SecAgent: Efficient Mobile GUI Agent with Semantic Context
This addresses data and efficiency bottlenecks for mobile automation in non-English ecosystems, representing an incremental improvement.
The authors tackled the scarcity of multilingual datasets and inefficient history representation in mobile GUI agents by constructing a Chinese dataset with 18k samples and proposing a semantic context mechanism, resulting in SecAgent outperforming similar-scale baselines and matching 7B-8B models on benchmarks.

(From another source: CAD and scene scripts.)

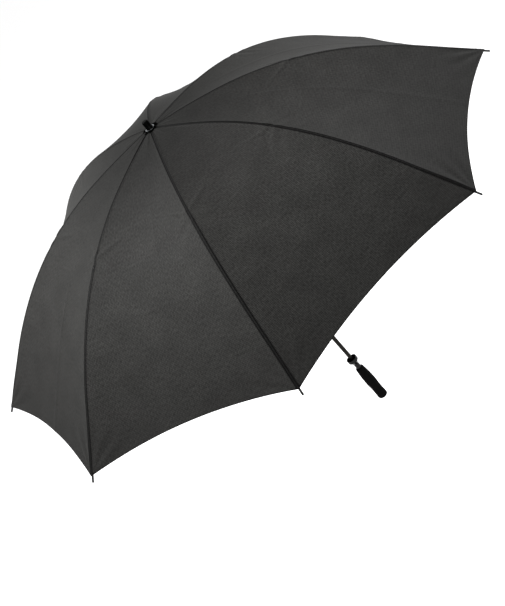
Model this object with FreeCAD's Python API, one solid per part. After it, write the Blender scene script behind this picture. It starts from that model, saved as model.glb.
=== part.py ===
"""Golf umbrella: eight-rib manual frame, cloth canopy, foam grip. Millimetres, +Z up along the shaft.

The origin is on the shaft's axis at the middle of the grip. Every rib, stretcher and canopy strip is
drawn once in the XZ plane and turned about the shaft to its own place. The umbrella stands open.
"""
import FreeCAD, Part
import math
import os

Vector = FreeCAD.Vector
X_AXIS, Y_AXIS, Z_AXIS = Vector(1, 0, 0), Vector(0, 1, 0), Vector(0, 0, 1)
CENTRE = Vector(0, 0, 0)

# ---- overall sizes -------------------------------------------------------------------------------
RIB_COUNT = 8
RIB_LENGTH = 746.0            # from the pivot in the top notch to the end of the tip
RIB_BENDS = [                 # share of the rib's length, slope below level in degrees, canopy taut
    (0.0, 4.8),
    (0.2, 10.1),
    (0.6, 34.0),
    (0.8, 43.1),
    (1.0, 43.1),
]

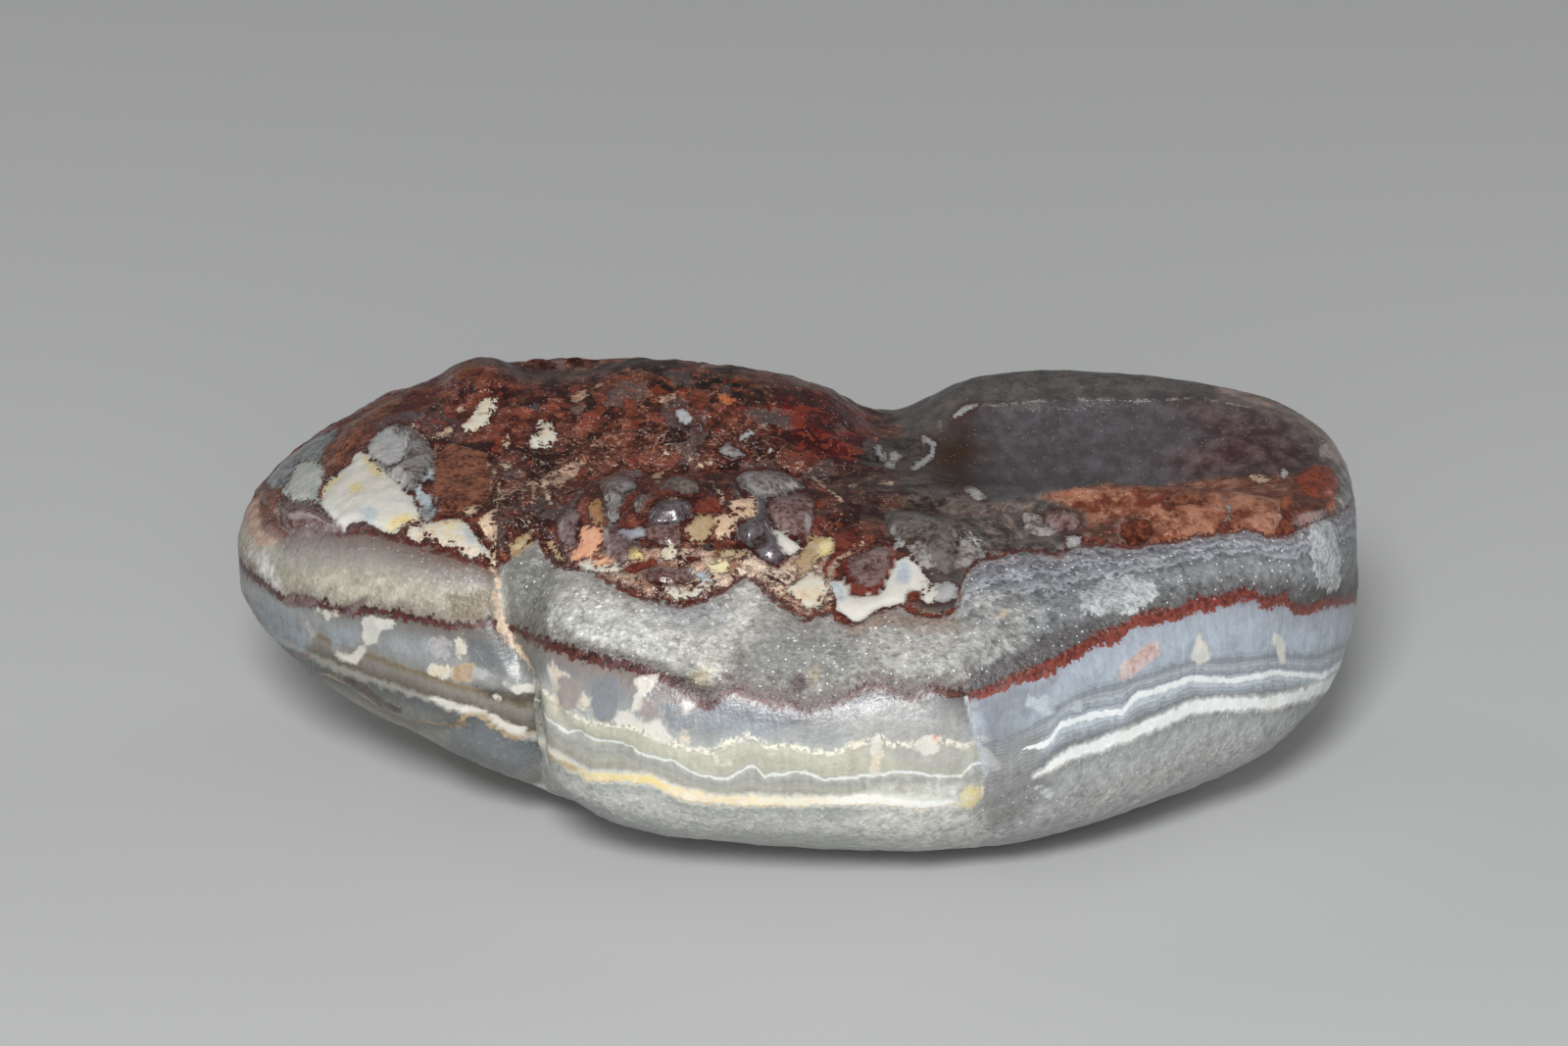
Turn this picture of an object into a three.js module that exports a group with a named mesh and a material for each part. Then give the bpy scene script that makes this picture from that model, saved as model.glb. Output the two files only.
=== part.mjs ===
// A river-worn pebble of banded chalcedony, one solid piece, in millimetres.
// X runs along the pebble's length, Y runs from its front to its back and Z is up.
// The origin is on the surface that it rests on, under the middle of its outline.
import * as THREE from "three";

// Fineness: each edge of the starting icosahedron is cut into this many parts.
const EDGE_PARTS = 22;

// The widest outline seen from above: bearing in degrees from +X towards +Y, and radius.
const OUTLINE = [
  [0, 22.4], [14, 24.5], [25, 25.7], [36, 23.6], [48, 19.6], [62, 16.0], [76, 14.2],
  [90, 14.1], [104, 15.4], [118, 17.6], [132, 20.4], [146, 23.6], [156, 25.0], [166, 24.2],
  [178, 21.4], [190, 18.2], [202, 15.8], [214, 14.7], [226, 14.4], [240, 13.8], [257, 13.2],
  [272, 13.1], [286, 13.5], [298, 14.6], [309, 15.2], [322, 15.9], [335, 17.7], [348, 20.2],
];

// Height of the widest level at a few bearings: low at the front, high at both ends.
const WAIST = [
  [0, 8.0], [20, 8.6], [60, 7.5], [110, 7.5], [150, 8.2], [180, 7.6], [210, 6.4],
  [240, 5.8], [280, 5.8], [320, 6.8],
];

// Creases that run down the side: bearing at the waist, how far each leans back as it rises,
// how deep it cuts into the radius and how many degrees wide it is.
const CREASES = [
  { what: "between the left lobe and the front", bearing: 211, lean: -6, deep: 1.8, wide: 7.5 },
  { what: "between the front and the right side", bearing: 303, lean: 0, deep: 0.45, wide: 8.0 },
];

// How square the section is above and below the waist, by bearing: 2 is an ellipse.
const TOP_SQUARENESS = [[10, 6.0], [90, 4.2], [160, 5.2], [205, 4.2], [270, 3.4], [330, 4.4]];
const BASE_SQUARENESS = [
  [10, 3.4], [90, 2.8], [150, 3.4], [190, 2.7], [222, 2.3], [280, 2.6], [330, 3.5],
];
const FLATTENING = 2.1; // spreads the triangles evenly over a shape this much wider than high

// The top face: a plane that rises to the back, with mounds (+) and hollows (-) on it.
const TOP_HEIGHT = 13.4;
const TOP_RISE = 0.1;
const TOP_FORMS = [
  { what: "back ridge of the jasper lobe", x: -7.0, y: 9.5, high: 1.6, wide: 9.0, deep: 4.5 },
  { what: "knob at the left end of that ridge", x: -13.4, y: 9.5, high: 0.5, wide: 2.6, deep: 4.0 },
  { what: "left shoulder falls away", x: -25.0, y: 6.0, high: -4.2, wide: 5.0, deep: 12.0 },
  { what: "front mound", x: -4.0, y: -3.4, high: 1.6, wide: 5.2, deep: 3.6 },
  { what: "valley behind the mound", x: -3.0, y: 2.4, high: -0.7, wide: 6.5, deep: 2.2 },
  { what: "notch between the lobes", x: 3.9, y: 9.8, high: -1.8, wide: 2.1, deep: 4.2 },
  { what: "dish", x: 13.2, y: 4.6, high: -2.6, wide: 6.4, deep: 3.0 },
  { what: "rim behind the dish", x: 12.5, y: 11.0, high: 0.5, wide: 7.0, deep: 2.4 },
  { what: "ridge in front of the dish", x: 12.5, y: -0.8, high: 0.9, wide: 8.0, deep: 1.9 },
  { what: "glassy dome at the front edge", x: 5.4, y: -4.6, high: 0.8, wide: 1.9, deep: 1.7 },
  { what: "right shoulder falls away", x: 25.5, y: 8.0, high: -1.4, wide: 3.0, deep: 7.0 },
];

// The underside: a flat spot to rest on, curving up to both ends.
const BASE_SINK = 0.3; // how far the underside would reach below the resting plane
const BASE_CENTRE = { x: 0.5, y: -0.5 };
const KEEL = { left: 0.0070, right: 0.0023, across: 0.006 };

// Low relief all over, from smooth repeatable noise: wavelength and height.
const RELIEF = [
  { wave: 9.0, high: 0.5 },
  { wave: 3.6, high: 0.2 },
];
const RELIEF_START = 2.0; // it fades in over this height above the resting plane

const radians = (degrees) => (degrees * Math.PI) / 180;

// A smooth closed curve through [bearing, value] pairs, read at any bearing.
function around(pairs, bearing) {
  const n = pairs.length;
  const first = pairs[0][0];
  const turn = first + ((((bearing - first) % 360) + 360) % 360);
  let i = n - 1;
  while (i > 0 && pairs[i][0] > turn) i -= 1;
  const at = (k) => {
    const lap = Math.floor(k / n);
    const [angle, value] = pairs[k - lap * n];
    return { angle: angle + 360 * lap, value };
  };
  const [p0, p1, p2, p3] = [at(i - 1), at(i), at(i + 1), at(i + 2)];
  const span = p2.angle - p1.angle;
  const t = (turn - p1.angle) / span;
  const m1 = ((p2.value - p0.value) / (p2.angle - p0.angle)) * span;
  const m2 = ((p3.value - p1.value) / (p3.angle - p1.angle)) * span;
  const t2 = t * t;
  const t3 = t2 * t;
  return (
    (2 * t3 - 3 * t2 + 1) * p1.value +
    (t3 - 2 * t2 + t) * m1 +
    (3 * t2 - 2 * t3) * p2.value +
    (t3 - t2) * m2
  );
}

// Repeatable noise between -1 and 1 that varies smoothly over one unit.
function noise(x, y, z) {
  const corner = (i, j, k) => {
    const s = Math.sin(i * 127.1 + j * 311.7 + k * 74.7) * 43758.5453;
    return 2 * (s - Math.floor(s)) - 1;
  };
  const ease = (t) => t * t * (3 - 2 * t);
  const [i, j, k] = [Math.floor(x), Math.floor(y), Math.floor(z)];
  const [u, v, w] = [ease(x - i), ease(y - j), ease(z - k)];
  const mix = THREE.MathUtils.lerp;
  const row = (dj, dk) => mix(corner(i, j + dj, k + dk), corner(i + 1, j + dj, k + dk), u);
  return mix(mix(row(0, 0), row(1, 0), v), mix(row(0, 1), row(1, 1), v), w);
}

function topHeight(x, y) {
  let height = TOP_HEIGHT + TOP_RISE * y;
  for (const form of TOP_FORMS) {
    const across = (x - form.x) / form.wide;
    const along = (y - form.y) / form.deep;
    height += form.high * Math.exp(-(across * across + along * along));
  }
  return height;
}

function baseHeight(x, y) {
  const dx = x - BASE_CENTRE.x;
  const dy = y - BASE_CENTRE.y;
  const lengthwise = (dx < 0 ? KEEL.left : KEEL.right) * dx * dx;
  return lengthwise + KEEL.across * dy * dy - BASE_SINK;
}

// The outline's radius with the creases cut in, from -1 at the base to 1 at the top.
function radiusAt(bearing, up) {
  let radius = around(OUTLINE, bearing);
  const turn = ((bearing % 360) + 360) % 360;
  for (const crease of CREASES) {
    const off = (turn - crease.bearing - crease.lean * up) / crease.wide;
    radius -= crease.deep * Math.exp(-off * off);
  }
  return radius;
}

// The point of the pebble's skin that lies in one direction of the unit ball.
function skinPoint(direction) {
  const bearing = THREE.MathUtils.radToDeg(Math.atan2(direction.y, direction.x));
  const level = Math.hypot(direction.x, direction.y);
  const lift = FLATTENING * direction.z;
  const square = around(lift > 0 ? TOP_SQUARENESS : BASE_SQUARENESS, bearing);
  const size = (level ** square + Math.abs(lift) ** square) ** (1 / square);
  const up = lift / size;
  const out = (level / size) * radiusAt(bearing, up);
  const x = out * Math.cos(radians(bearing));
  const y = out * Math.sin(radians(bearing));
  const waist = around(WAIST, bearing);
  const reach = up > 0 ? topHeight(x, y) - waist : waist - baseHeight(x, y);
  const point = new THREE.Vector3(x, y, waist + up * reach);
  let relief = 0;
  for (const { wave, high } of RELIEF) {
    relief += high * noise(point.x / wave, point.y / wave, point.z / wave);
  }
  relief *= THREE.MathUtils.smoothstep(point.z, 0, RELIEF_START);
  point.addScaledVector(direction, relief);
  point.z = Math.max(point.z, 0);
  return point;
}

function pebbleGeometry() {
  const ball = new THREE.IcosahedronGeometry(1, EDGE_PARTS - 1);
  const places = ball.getAttribute("position");
  const direction = new THREE.Vector3();
  for (let i = 0; i < places.count; i += 1) {
    direction.fromBufferAttribute(places, i).normalize();
    const point = skinPoint(direction);
    places.setXYZ(i, point.x, point.y, point.z);
  }
  ball.deleteAttribute("normal");
  ball.deleteAttribute("uv");
  ball.computeBoundingBox();
  const middle = ball.boundingBox.getCenter(new THREE.Vector3());
  ball.translate(-middle.x, -middle.y, 0);
  ball.computeVertexNormals();
  return ball;
}

const stone = new THREE.Mesh(
  pebbleGeometry(),
  new THREE.MeshStandardMaterial({ color: 0x8d807c, roughness: 0.38, metalness: 0 }),
);
stone.name = "stone";

const pebble = new THREE.Group();
pebble.add(stone);
export default pebble;
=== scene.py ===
import math
from types import SimpleNamespace

import bpy
import numpy as np
from mathutils import Euler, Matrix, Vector, noise
from mathutils.bvhtree import BVHTree


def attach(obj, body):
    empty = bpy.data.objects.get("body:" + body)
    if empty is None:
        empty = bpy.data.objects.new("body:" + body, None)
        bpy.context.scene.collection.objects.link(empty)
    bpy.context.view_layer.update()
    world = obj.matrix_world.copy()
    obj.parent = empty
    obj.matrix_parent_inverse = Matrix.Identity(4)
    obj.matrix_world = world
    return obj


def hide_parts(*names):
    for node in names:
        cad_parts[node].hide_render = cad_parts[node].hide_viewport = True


# A worn pebble of banded chalcedony on a pale floor. Blender's units are metres, and names that end
# in _MM are millimetres. Outlines and lines are traced in pixels of the photograph's 1600 x 1067,
# and colours are sRGB from 0 to 255.

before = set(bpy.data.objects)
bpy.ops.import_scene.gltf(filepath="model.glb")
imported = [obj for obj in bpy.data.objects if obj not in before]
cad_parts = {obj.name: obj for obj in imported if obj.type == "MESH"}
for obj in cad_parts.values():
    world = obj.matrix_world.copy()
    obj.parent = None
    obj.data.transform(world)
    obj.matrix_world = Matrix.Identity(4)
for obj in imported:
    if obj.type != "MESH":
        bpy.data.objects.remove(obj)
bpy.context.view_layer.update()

# The camera that took the photograph, as worked out from it.
PHOTO_WIDTH = 1600
PHOTO_HEIGHT = 1067
LENS_MM = 161.2
SENSOR_MM = 36.0
ELEVATION = math.radians(20)
DISTANCE = 0.290
TARGET = Vector((-0.00055, -0.0013, 0.0120))
CLIP_RANGE = (0.01, 10.0)
MM_PER_PIXEL = 0.0405  # at the stone
PIXELS_PER_TAN = LENS_MM / SENSOR_MM * PHOTO_WIDTH
RIGHTWARDS = np.array((1.0, 0.0, 0.0))
UPWARDS = np.array((0.0, math.sin(ELEVATION), math.cos(ELEVATION)))
FORWARDS = np.array((0.0, math.cos(ELEVATION), -math.sin(ELEVATION)))

# The stone's mesh
MERGE_DISTANCE = 1e-6
ROUNDING_LEVELS = 2
VOXEL = 0.000207
SMOOTHING = 0.5
SMOOTHING_ROUNDS = 8
LEFT_END_MM = -23.7
LENGTH_MM = 47.4

# Which vertices the photograph shows
GRAZING = 0.02  # a face more edge-on than this cosine counts as hidden
RAY_LIFT = 6e-5  # a sight line starts this far above its own face
SPREAD_ROUNDS = 6  # how far the traced side's values blend into the hidden side's

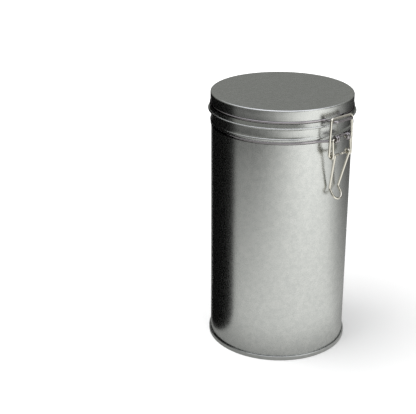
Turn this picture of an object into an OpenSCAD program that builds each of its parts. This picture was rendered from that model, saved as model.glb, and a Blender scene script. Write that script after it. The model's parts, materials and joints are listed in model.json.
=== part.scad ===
// Coffee tin: a tall round tinplate canister with a seamed base and a hinged
// slip lid, held shut by a wire toggle clasp at the front.
// Z is up and the base stands on z = 0. The clasp is at -Y, the hinge at +Y.

/* [Canister] */
// Outside diameter of the body wall
body_d = 99; // [98:0.5:100]
// Height from the base rim to the top of the lid
tin_h = 186.4; // [184:0.2:189]
// Thickness of the tinplate sheet
sheet_t = 0.32; // [0.28:0.02:0.34]
// Outside radius of the neck that the lid slips over
neck_r = 47.6; // [47.2:0.1:47.7]
// How far the base panel sits above the base rim
base_recess = 3.4; // [3:0.1:5]

/* [Lid] */
// Outside radius of the lid skirt
lid_r = 50.06; // [49.9:0.02:50.2]
// Depth of the lid from its top face to the bottom of its hem
lid_depth = 12.9; // [12.7:0.1:13.1]
// Radius of the rolled hem at the lid's lower edge
hem_r = 0.6; // [0.5:0.05:0.65]

/* [Wire] */
// Diameter of the spring wire
wire_d = 1.7; // [1.5:0.1:1.7]
// Radial clearance between a pin and the eye round it
eye_clear = 0.15; // [0.05:0.05:0.2]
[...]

Mobile Graphical User Interface (GUI) agents powered by multimodal large language models have demonstrated promising capabilities in automating complex smartphone tasks. However, existing approaches face two critical limitations: the scarcity of high-quality multilingual datasets, particularly for non-English ecosystems, and inefficient history representation methods. To address these challenges, we present SecAgent, an efficient mobile GUI agent at 3B scale. We first construct a human-verified Chinese mobile GUI dataset with 18k grounding samples and 121k navigation steps across 44 applications, along with a Chinese navigation benchmark featuring multi-choice action annotations. Building upon this dataset, we propose a semantic context mechanism that distills history screenshots and actions into concise, natural language summaries, significantly reducing computational costs while preserving task-relevant information. Through supervised and reinforcement fine-tuning, SecAgent outperforms similar-scale baselines and achieves performance comparable to 7B-8B models on our and public navigation benchmarks. Our dataset is available at https://huggingface.co/datasets/alibabagroup/CMGUI.